Society | Diskriminierung

Beunruhigender Fund

Ein Zettel in der Personalakte eines Bozner Polizeiangestellten schlägt Wellen. Auf dem anonymen Papier: das Wort "Jude" und beleidigende Äußerungen.

In Art. 19 der italienischen Verfassung heißt es: “Jedermann hat das Recht, in jedweder Form, einzeln oder gemeinschaftlich, seinen religiösen Glauben frei zu bekennen, […].” Es ist jener Verfassungsgrundsatz, der die Religionsfreiheit garantiert und gleichzeitig festlegt, dass niemand aufgrund seines beziehungsweise ihres Glaubens diskriminiert werden darf. Am 1. Jänner 1948 trat die italienische Verfassung in Kraft. Knapp 70 Jahre später zeigt ein jüngst bekannt gewordener Vorfall, dass wohl längst nicht alle mit dem Text vertraut sein dürften.


Ein beklemmender Fund

Es war im Herbst 2014. Ein Leiter der Straßenpolizei will sich von Belluno nach Bozen versetzen lassen. Er verlangt Einsicht in seine Personalakte. Zwischen den offiziellen und protokollierten Unterlagen findet er ein einzelnes Blatt. Darauf steht fett hervorgehoben und unterstrichen ein Wort: “Jude”. Darunter noch einige Zeilen, in denen sich beleidigende Bemerkungen ob des jüdischen Glaubens des Polizeileiters wiederfinden. Umgehend wendet sich der Betroffene an seinen Vorgesetzten. Dieser leitet Ermittlungen ein, um den Verfasser des anonymen Zettels zu finden. Ohne Ergebnis. Doch der Vorfall des inzwischen in Bozen stationierten Straßenpolizeileiters schlägt ein Jahr später italienweit hohe Wellen.

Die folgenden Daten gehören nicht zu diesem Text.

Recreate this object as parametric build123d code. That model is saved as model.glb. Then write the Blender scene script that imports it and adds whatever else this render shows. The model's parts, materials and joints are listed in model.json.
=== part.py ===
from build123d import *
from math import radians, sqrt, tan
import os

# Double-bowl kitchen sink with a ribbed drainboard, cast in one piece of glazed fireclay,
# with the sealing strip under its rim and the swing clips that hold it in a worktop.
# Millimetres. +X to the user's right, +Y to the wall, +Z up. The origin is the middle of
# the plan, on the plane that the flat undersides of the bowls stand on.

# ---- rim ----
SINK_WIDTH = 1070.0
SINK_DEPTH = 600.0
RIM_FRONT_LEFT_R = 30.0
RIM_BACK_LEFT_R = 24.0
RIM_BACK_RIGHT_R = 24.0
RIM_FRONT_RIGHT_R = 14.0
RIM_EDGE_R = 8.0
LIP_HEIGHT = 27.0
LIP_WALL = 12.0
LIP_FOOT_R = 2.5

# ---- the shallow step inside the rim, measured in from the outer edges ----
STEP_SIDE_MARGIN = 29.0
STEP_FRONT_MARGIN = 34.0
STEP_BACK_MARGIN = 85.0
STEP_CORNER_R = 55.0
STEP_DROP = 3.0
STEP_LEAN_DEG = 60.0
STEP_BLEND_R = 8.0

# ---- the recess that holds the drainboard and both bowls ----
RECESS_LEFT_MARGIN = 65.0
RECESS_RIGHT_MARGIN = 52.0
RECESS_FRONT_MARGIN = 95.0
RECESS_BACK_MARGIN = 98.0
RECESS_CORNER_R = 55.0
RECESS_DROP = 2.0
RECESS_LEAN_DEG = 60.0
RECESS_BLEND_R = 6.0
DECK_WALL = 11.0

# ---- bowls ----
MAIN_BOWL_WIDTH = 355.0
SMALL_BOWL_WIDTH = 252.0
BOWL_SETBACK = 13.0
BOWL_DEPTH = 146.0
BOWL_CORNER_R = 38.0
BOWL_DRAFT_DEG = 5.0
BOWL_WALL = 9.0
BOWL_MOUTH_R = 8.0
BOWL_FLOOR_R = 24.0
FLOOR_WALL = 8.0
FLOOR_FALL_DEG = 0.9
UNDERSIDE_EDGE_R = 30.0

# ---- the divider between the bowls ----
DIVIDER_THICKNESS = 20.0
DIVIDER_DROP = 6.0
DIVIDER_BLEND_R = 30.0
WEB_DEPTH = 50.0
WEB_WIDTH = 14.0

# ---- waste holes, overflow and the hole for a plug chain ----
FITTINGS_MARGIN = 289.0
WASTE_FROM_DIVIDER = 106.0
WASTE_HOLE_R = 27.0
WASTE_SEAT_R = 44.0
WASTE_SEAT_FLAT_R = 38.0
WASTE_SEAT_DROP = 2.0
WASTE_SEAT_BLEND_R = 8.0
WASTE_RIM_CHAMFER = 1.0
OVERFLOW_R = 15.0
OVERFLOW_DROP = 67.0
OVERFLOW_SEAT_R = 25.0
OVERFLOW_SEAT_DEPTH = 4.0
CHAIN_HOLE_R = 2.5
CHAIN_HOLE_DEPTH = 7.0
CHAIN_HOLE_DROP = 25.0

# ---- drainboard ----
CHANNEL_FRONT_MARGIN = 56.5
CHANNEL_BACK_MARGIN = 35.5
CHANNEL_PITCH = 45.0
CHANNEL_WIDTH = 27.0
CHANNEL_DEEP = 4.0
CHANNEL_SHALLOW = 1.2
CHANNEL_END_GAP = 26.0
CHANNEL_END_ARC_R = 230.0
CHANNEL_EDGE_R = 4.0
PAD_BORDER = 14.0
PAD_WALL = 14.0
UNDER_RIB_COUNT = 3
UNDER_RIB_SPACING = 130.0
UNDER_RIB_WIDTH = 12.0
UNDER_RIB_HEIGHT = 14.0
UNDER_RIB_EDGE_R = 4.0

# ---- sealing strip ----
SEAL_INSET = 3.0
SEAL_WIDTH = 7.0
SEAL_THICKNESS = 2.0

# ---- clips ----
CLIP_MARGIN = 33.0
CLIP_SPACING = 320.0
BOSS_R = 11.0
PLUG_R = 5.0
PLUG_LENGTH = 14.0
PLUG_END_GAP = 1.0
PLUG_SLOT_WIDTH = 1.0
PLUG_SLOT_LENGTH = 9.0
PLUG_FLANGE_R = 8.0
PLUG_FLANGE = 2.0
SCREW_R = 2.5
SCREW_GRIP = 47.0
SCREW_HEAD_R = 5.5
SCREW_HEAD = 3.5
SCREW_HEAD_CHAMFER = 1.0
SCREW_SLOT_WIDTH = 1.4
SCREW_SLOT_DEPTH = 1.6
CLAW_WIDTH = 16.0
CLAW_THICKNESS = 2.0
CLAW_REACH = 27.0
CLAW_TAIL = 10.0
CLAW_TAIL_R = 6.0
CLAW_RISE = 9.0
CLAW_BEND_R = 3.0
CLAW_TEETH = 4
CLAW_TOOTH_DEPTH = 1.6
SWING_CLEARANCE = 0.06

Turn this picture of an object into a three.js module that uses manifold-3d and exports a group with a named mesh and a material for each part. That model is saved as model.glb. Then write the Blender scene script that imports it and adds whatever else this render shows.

Denn nun hat die nationale Polizistengewerkschaft Autonomi di Polizia auf diese “beunruhigende Begebenheit” hingewiesen. Am 30. Dezember 2015 verschickt die Gewerkschaftsleitung eine Aussendung. In dieser zeichnet sie den Fall nach und teilt mit, eine “umgehende Inspektionstätigkeit” von den zuständigen Stellen der italienischen Straßenpolizei und dem Innenministerium eingefordert zu haben. Diese soll den Verantwortlichen zutage fördern und zur Rechenschaft ziehen. Die Gewerkschaft verurteilt die Begebenheit scharf und erinnert: “Ein jeder und eine jede hat das Recht, die eigene Religion auszuüben, ohne dafür etikettiert oder diskriminiert zu werden.”


Das dürfte es eigentlich nicht geben

Zuspruch in der Sache kommt auch vom regionalen Polizei-Gewerkschaftsführer der Coisp, Fulvio Coslovi: “Die Staatspolizei ist eine demokratische Institution, innerhalb der keinerlei religiöse Diskriminierung gibt und geben darf.” So Coslovi im Gespräch mit dem Corriere dell’Alto Adige. Auf den konkreten Fall will er nicht eingehen, doch steht für ihn klar: “Il principio di base è che tutte le religioni vanno rispettate. Proprio perché nel nostro lavoro di tutti i giorni abbiamo a che fare con religioni di ogni tipo siamo i primi ad avere ben presente l’importanza di essere una istituzione super partes, che non discrimini in alcun modo né i propri lavoratori né le persone che si rivolgono ad essa.” Derselben Meinung ist auch Mario Deriu, Gewerkschafter der Polizei-Gewerkschaft Siulp. In den 25 Jahren, in denen er für die Staatspolizei tätig sei, habe er noch keinen solchen Vorfall erlebt, betont er.

Der betroffene Straßenpolizeileiter hat inzwischen Strafanzeige erstattet. Auch, weil es über den besorgniserregenden Zettelfund hinaus weitere Zwischenfälle gegeben haben soll: So soll der Polizeiangestellte, als er noch im Dienst in Rom war, Hakenkreuze auf seinem Spind vorgefunden haben. Und auch seine Frau soll Opfer von religiöser Diskriminierung geworden sein. Die Gewerkschaft Autonomi di Polizia hat indes auch die Beobachtungsstelle für Antisemitismus in Rom eingeschalten.